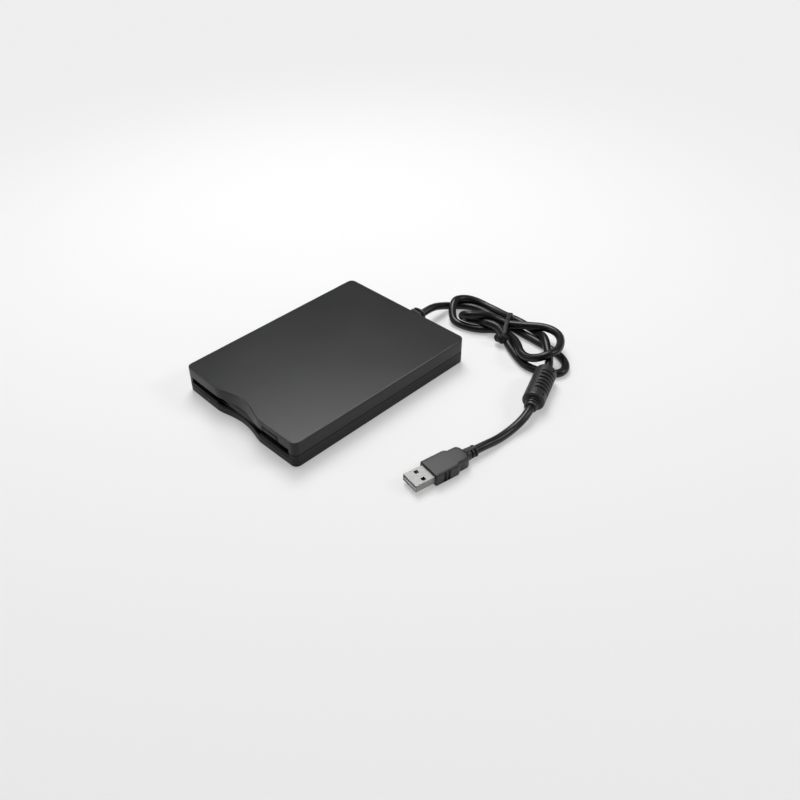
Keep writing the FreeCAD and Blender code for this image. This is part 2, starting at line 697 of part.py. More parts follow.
def make_slide_springs():
    start = slide_back + 4.0
    coils = []
    for x in (-40.0, 40.0):
        coil = rod(1.5, (x, start, slide_z + 0.3), (0, 1, 0), 10.0)
        hook = box(x - 0.3, x + 0.3, start - 3.5, start + 0.5, slide_z, slide_z + sheet)
        coils.append(join([coil, hook]))
    return Part.makeCompound(coils)


def make_led_window():
    block = box(led_x - led_width / 2, led_x + led_width / 2, front_y - 1, chassis_front - 0.6,
                led_z - led_height / 2, led_z + led_height / 2)
    return block.common(case_block(0.05, case_base - 1, case_top))


def make_status_led():
    z = deck_z + board_thickness
    return box(led_x - 1.6, led_x + 1.6, chassis_front + 1, chassis_front + 3, z, z + 1.2)


def make_rubber_feet():
    return Part.makeCompound([rod(foot_radius, (x, y, 0), (0, 0, 1), foot_height) for x, y in foot_places])


def make_case_screws():
    screws = []
    for x, y in boss_places:
        head = stud(screw_head, x, y, case_base + 0.6, case_base + 2, 16)
        shank = stud(screw_shank, x, y, case_base + 1.9, seam_z + 4.2)
        screws.append(join([head, shank]))
    return Part.makeCompound(screws)


def make_chassis_screws():
    screws = []
    for x, y in chassis_screw_places:
        head = stud(1.8, x, y, deck_z, deck_z + base_sheet, 16)
        shank = stud(chassis_screw_shank, x, y, case_base + 0.8, deck_z + 0.1)
        screws.append(join([head, shank]))
    return Part.makeCompound(screws)


def make_strain_relief():
    half = gland_width / 2
    tall = gland_height / 2
    collar = box(gland_x - half, gland_x + half, inner_back - 3.0, inner_back - 0.1,
                 gland_z - tall + 0.4, gland_z + tall - 0.4)
    neck = box(gland_x - 3.3, gland_x + 3.3, inner_back - 0.2, back_y + 0.4, gland_z - 3.2, gland_z + 3.2)
    wide = box(gland_x - half, gland_x + half, back_y + 0.1, gland_end - 3.0, gland_z - tall, gland_z + tall)
    wide = wide.makeFillet(1.6, [e for e in wide.Edges if e.BoundBox.YLength > 1])
    nose = Part.makeCone(4.1, 3.3, 3.2, Vector(gland_x, gland_end - 3.2, gland_z), Vector(0, 1, 0))
    relief = join([collar, neck, wide, nose])
    for y in (back_y + 2.6, back_y + 5.4):
        for side in (-1, 1):
            cut_x = gland_x + side * (half - 0.4)
            relief = relief.cut(box(cut_x - 0.9, cut_x + 0.9, y, y + 1.1, gland_z - 6, gland_z + 6))
        relief = relief.cut(box(gland_x - 2.6, gland_x + 2.6, y, y + 1.1, gland_z + 3.2, gland_z + 6))
    return relief


# A cord's tube: straight runs joined by tangent arcs of one radius, smaller only where a run is short
def cord_tube(name, route):
    points = [Vector(*p) for p in route]
    edges = []
    start = points[0]
    radii = []
    for before, corner, after in zip(points, points[1:], points[2:]):
        back = (before - corner).normalize()
        ahead = (after - corner).normalize()
        turn = math.pi - back.getAngle(ahead)
        room = 0.45 * min((before - corner).Length, (after - corner).Length)
        trim = min(cord_bend * math.tan(turn / 2), room)
        radius = trim / math.tan(turn / 2)
        radii.append(round(radius, 1))
        enter = corner + back * trim
        leave = corner + ahead * trim
        centre = corner + (back + ahead).normalize() * (radius / math.cos(turn / 2))
        middle = centre + (corner - centre).normalize() * radius
        edges.append(Part.LineSegment(start, enter).toShape())
        edges.append(Part.Arc(enter, middle, leave).toShape())
        start = leave
    edges.append(Part.LineSegment(start, points[-1]).toShape())
    path = Part.Wire(edges)
    circle = Part.Circle(points[0], points[1] - points[0], cord_radius).toShape()
    tube = path.makePipeShell([Part.Wire(circle)], True, True)
    length = path.Length
    print(f"{name}: length {length:.1f}, radii {radii}, volume ratio "
          f"{tube.Volume / (math.pi * cord_radius ** 2 * length):.4f}")
    return tube


def level_way(turn):
    return Vector(math.cos(math.radians(turn)), math.sin(math.radians(turn)), 0)


ferrite_way = level_way(ferrite_turn)
ferrite_from = Vector(*ferrite_start, ferrite_radius + 0.1)
ferrite_to = ferrite_from + ferrite_way * (ferrite_length + ferrite_neck)
plug_way = level_way(plug_turn)
plug_from = Vector(*plug_start)


def make_cord_lead():
    return cord_tube("cord_lead", [
        (gland_x, gland_end, gland_z), (gland_x, gland_end + 7.0, gland_z), (gland_x + 0.4, gland_end + 21.5, 4.0),
    ])


def make_cord_hank():
    outline = [
        (-1.2, 112), (-0.6, 124), (6, 131), (28, 130.4), (44.5, 125.4), (56, 126.8), (66, 128.5), (78, 130.4),
        (90, 127.6), (97, 119), (105, 113.4), (110.2, 104), (108.2, 97.2), (97.4, 92.0), (90, 88.8),
        (84, 88.8), (74, 92.4), (64, 99.0), (59.4, 104.6), (47.5, 103.2), (41, 98.5), (34, 94.4),
        (24, 92.2), (15, 93.8), (6, 100.8),
    ]
    return prism_z(outline, 0.05, 0.05 + hank_height)


def make_cord_link():
    start = ferrite_from - ferrite_way * 8.0
    return cord_tube("cord_link", [tuple(start), tuple(ferrite_from)])


def make_cord_tail():
    return cord_tube("cord_tail", [
        tuple(ferrite_to), tuple(ferrite_to + ferrite_way * 8.0), (117.3, 34.0, 3.0),
        tuple(plug_from - plug_way * 9.0), tuple(plug_from),
    ])


def along(base, way, shape):
    placed = shape.copy()
    placed.rotate(Vector(0, 0, 0), Vector(0, 0, 1), way)
    placed.translate(Vector(*base))
    return placed


def make_ferrite_cover():
    chamfer = 1.2
    body = join([
        Part.makeCone(ferrite_radius - chamfer, ferrite_radius, chamfer, Vector(0, 0, 0), Vector(1, 0, 0)),
        rod(ferrite_radius, (chamfer, 0, 0), (1, 0, 0), ferrite_length - 2 * chamfer),
        Part.makeCone(ferrite_radius, ferrite_radius - chamfer, chamfer,
                      Vector(ferrite_length - chamfer, 0, 0), Vector(1, 0, 0)),
        rod(3.9, (ferrite_length - 0.5, 0, 0), (1, 0, 0), ferrite_neck + 0.5),
    ])
    inside = ferrite_radius - ferrite_wall
    cover = body.cut(rod(inside, (3, 0, 0), (1, 0, 0), ferrite_length - 6))
    face = ferrite_radius - 0.8
    for i in range(6):
        x = 7.0 + i * 3.0
        rib_gap = box(x, x + 1.1, -5, 5, face, ferrite_radius + 1)
        rib_gap.rotate(Vector(0, 0, 0), Vector(1, 0, 0), -38)
        cover = cover.cut(rib_gap)
    return along(tuple(ferrite_from), ferrite_turn, cover)


def make_ferrite_core():
    core = rod(ferrite_radius - ferrite_wall, (3, 0, 0), (1, 0, 0), ferrite_length - 6)
    core = core.cut(rod(cord_radius + 0.2, (0, 0, 0), (1, 0, 0), ferrite_length))
    return along(tuple(ferrite_from), ferrite_turn, core)


def plug_place(shape):
    return along(plug_start, plug_turn, shape)


def make_plug_body():
    tall = plug_height / 2
    waist_end = boot_length + waist_length
    grip = box(waist_end, plug_length, -plug_width / 2, plug_width / 2, -tall, tall)
    grip = grip.makeFillet(2.0, [e for e in upright_edges(grip) if e.BoundBox.XMax < waist_end + 1])
    waist = box(boot_length, waist_end + 1, -plug_waist / 2, plug_waist / 2, -tall + 0.2, tall - 0.2)
    waist = waist.makeFillet(1.8, [e for e in upright_edges(waist) if e.BoundBox.XMax < boot_length + 1])
    boot = rod(boot_radius, (0, 0, 0), (1, 0, 0), boot_length + 0.5)
    shape = join([grip, waist, boot])
    for x in (1.6, 4.2):
        for side in (-1, 1):
            rim = side * (boot_radius - 0.3)
            shape = shape.cut(box(x, x + 1.1, rim - 1.1, rim + 1.1, -4, 4))
    for side in (-1, 1):
        hold = side * plug_width / 2
        shape = shape.cut(box(plug_length - 9.5, plug_length - 4.8, hold - 0.7, hold + 0.7, -tall - 1, tall - 0.8))
    return plug_place(shape)


def make_plug_shell():
    tip = plug_length + plug_shell_length
    half = plug_shell_width / 2
    tall = plug_shell_height / 2
    t = plug_shell_sheet
    outer = box(plug_length, tip, -half, half, -tall, tall)
    shell = outer.cut(box(plug_length - 1, tip + 1, t - half, half - t, t - tall, tall - t))
    for y in (-3.2, 3.2):
        shell = shell.cut(box(plug_length + 4.6, plug_length + 7.0, y - 1.2, y + 1.2, -5, 5))
    return plug_place(shell)


def make_plug_insulator():
    low = -plug_shell_height / 2 + plug_shell_sheet
    half = plug_shell_width / 2 - plug_shell_sheet
    tongue = box(plug_length, plug_length + plug_shell_length - 0.4, -half, half, low, low + 1.9)
    return plug_place(tongue)


def make_plug_contacts():
    low = -plug_shell_height / 2 + plug_shell_sheet + 1.9
    strips = []
    for y, length in ((-3.5, 8.9), (-1.0, 7.9), (1.0, 7.9), (3.5, 8.9)):
        strips.append(box(plug_length + 11.6 - length, plug_length + 11.6, y - 0.5, y + 0.5, low, low + contact_sheet))
    return plug_place(Part.makeCompound(strips))


def make_twist_tie():
    over = hank_height + 0.1
    outside = tie_half + tie_thickness
    outer = box(-tie_width / 2, tie_width / 2, -outside, outside, 0.0, over + tie_thickness)
    inner = box(-tie_width, tie_width, -tie_half, tie_half, 0.05, over)
    return along((*tie_centre, 0), tie_turn, outer.cut(inner))


def make_flap_spring():
    coil = rod(1.3, (18.2, flap_axis_y, flap_axis_z), (1, 0, 0), 2.2)
    return coil.cut(rod(flap_barrel_radius + 0.1, (18, flap_axis_y, flap_axis_z), (1, 0, 0), 3))


nodes = {
    "top_shell": make_top_shell,
    "bottom_shell": make_bottom_shell,
    "front_frame": make_front_frame,
    "slot_flap": make_slot_flap,
    "flap_spring": make_flap_spring,
    "eject_button": make_eject_button,
    "slide_plate": make_slide_plate,
    "disk_holder": make_disk_holder,
    "shutter_lever": make_shutter_lever,
    "drive_chassis": make_drive_chassis,
    "drive_cover": make_drive_cover,
    "spindle_bearing": make_spindle_bearing,
    "spindle_board": make_spindle_board,
    "spindle_stator": make_spindle_stator,
    "spindle_rotor": make_spindle_rotor,
    "head_carriage": make_head_carriage,
    "upper_head_arm": make_upper_head_arm,
    "guide_rod": make_guide_rod,
    "stepper_motor": make_stepper_motor,
    "lead_screw": make_lead_screw,
    "drive_board": make_drive_board,
    "drive_board_parts": make_drive_board_parts,
    "usb_board": make_usb_board,
    "usb_board_parts": make_usb_board_parts,
    "ribbon_cable": make_ribbon_cable,
    "slide_springs": make_slide_springs,
    "led_window": make_led_window,
    "status_led": make_status_led,
    "rubber_feet": make_rubber_feet,
    "case_screws": make_case_screws,
    "chassis_screws": make_chassis_screws,
    "strain_relief": make_strain_relief,
    "cord_lead": make_cord_lead,
    "cord_hank": make_cord_hank,
    "cord_link": make_cord_link,
    "cord_tail": make_cord_tail,
    "ferrite_cover": make_ferrite_cover,
    "ferrite_core": make_ferrite_core,
    "plug_body": make_plug_body,
    "plug_shell": make_plug_shell,
    "plug_insulator": make_plug_insulator,
    "plug_contacts": make_plug_contacts,
    "twist_tie": make_twist_tie,
}

os.makedirs("parts", exist_ok=True)
for name, make in nodes.items():
    shape = make()
    solids = shape.Solids
    box_now = shape.BoundBox
    print(f"{name}: {len(solids)} solid(s), valid {shape.isValid()}, volume {shape.Volume:.1f}, "
          f"z {box_now.ZMin:.2f} to {box_now.ZMax:.2f}")
    shape.exportStep(f"parts/{name}.step")
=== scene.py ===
import math

import bmesh
import bpy
from mathutils import Matrix, Vector


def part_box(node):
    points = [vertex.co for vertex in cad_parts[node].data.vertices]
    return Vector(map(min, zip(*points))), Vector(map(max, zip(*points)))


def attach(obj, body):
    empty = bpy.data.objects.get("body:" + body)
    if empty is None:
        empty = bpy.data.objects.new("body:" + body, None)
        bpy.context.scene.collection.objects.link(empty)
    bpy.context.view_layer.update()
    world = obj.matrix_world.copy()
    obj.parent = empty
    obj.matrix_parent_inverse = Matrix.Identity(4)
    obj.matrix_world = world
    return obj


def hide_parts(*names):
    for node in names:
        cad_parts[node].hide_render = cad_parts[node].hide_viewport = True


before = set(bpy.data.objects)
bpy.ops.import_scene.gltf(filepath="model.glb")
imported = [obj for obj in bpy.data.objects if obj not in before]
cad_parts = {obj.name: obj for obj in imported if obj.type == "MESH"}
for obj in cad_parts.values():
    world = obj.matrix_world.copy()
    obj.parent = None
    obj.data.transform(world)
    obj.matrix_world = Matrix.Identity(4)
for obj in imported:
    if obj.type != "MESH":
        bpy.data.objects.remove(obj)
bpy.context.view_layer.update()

mm = 0.001
scene = bpy.context.scene


def linked(name, data):
    made = bpy.data.objects.new(name, data)
    scene.collection.objects.link(made)
    return made


# The camera, with its sideways lens shift, looks down on the front right corner
camera = {
    "turn": 50.28,  # degrees round the object
    "height": 37.48,  # degrees above the table
    "roll": -3.71,
    "distance": 0.53655,
    "aim": Vector((0, 0, 0.0005)),
    "lens": 37.851,
    "sensor": 36,
    "nearest": 0.01,
    "shift": (0.09055, -0.03183),
}


def placeCamera(view):
    turn, height, roll = (math.radians(view[k]) for k in ("turn", "height", "roll"))
    back = Vector((math.sin(turn) * math.cos(height), -math.cos(turn) * math.cos(height),
                   math.sin(height)))
    level = Vector((math.cos(turn), math.sin(turn), 0))
    upright = back.cross(level)
    right = math.cos(roll) * level + math.sin(roll) * upright
    up = math.cos(roll) * upright - math.sin(roll) * level
    lens = bpy.data.cameras.new("camera")
    lens.lens = view["lens"]
    lens.sensor_width = view["sensor"]
    lens.shift_x, lens.shift_y = view["shift"]
    lens.clip_start = view["nearest"]
    holder = linked("camera", lens)
    turned = Matrix((right, up, back)).transposed().to_4x4()
    holder.matrix_world = Matrix.Translation(back * view["distance"] + view["aim"]) @ turned
    scene.camera = holder
    scene.view_settings.view_transform = "Standard"


placeCamera(camera)
print("camera set")


# Mesh helpers. Points are in millimetres, and meshes in metres.
def meshOf(name, points, faces):
    mesh = bpy.data.meshes.new(name)
    mesh.from_pydata([Vector(p) * mm for p in points], [], faces)
    sides = bmesh.new()
    sides.from_mesh(mesh)
    bmesh.ops.recalc_face_normals(sides, faces=sides.faces)
    sides.to_mesh(mesh)
    sides.free()
    return mesh


def smooth(mesh, degrees=35):
    mesh.shade_smooth()
    mesh.set_sharp_from_angle(angle=math.radians(degrees))
    return mesh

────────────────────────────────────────

#### WHAT IS NEEDED
State how many lines above contain the string "names", with no other words.

#### ANSWER BELOW
2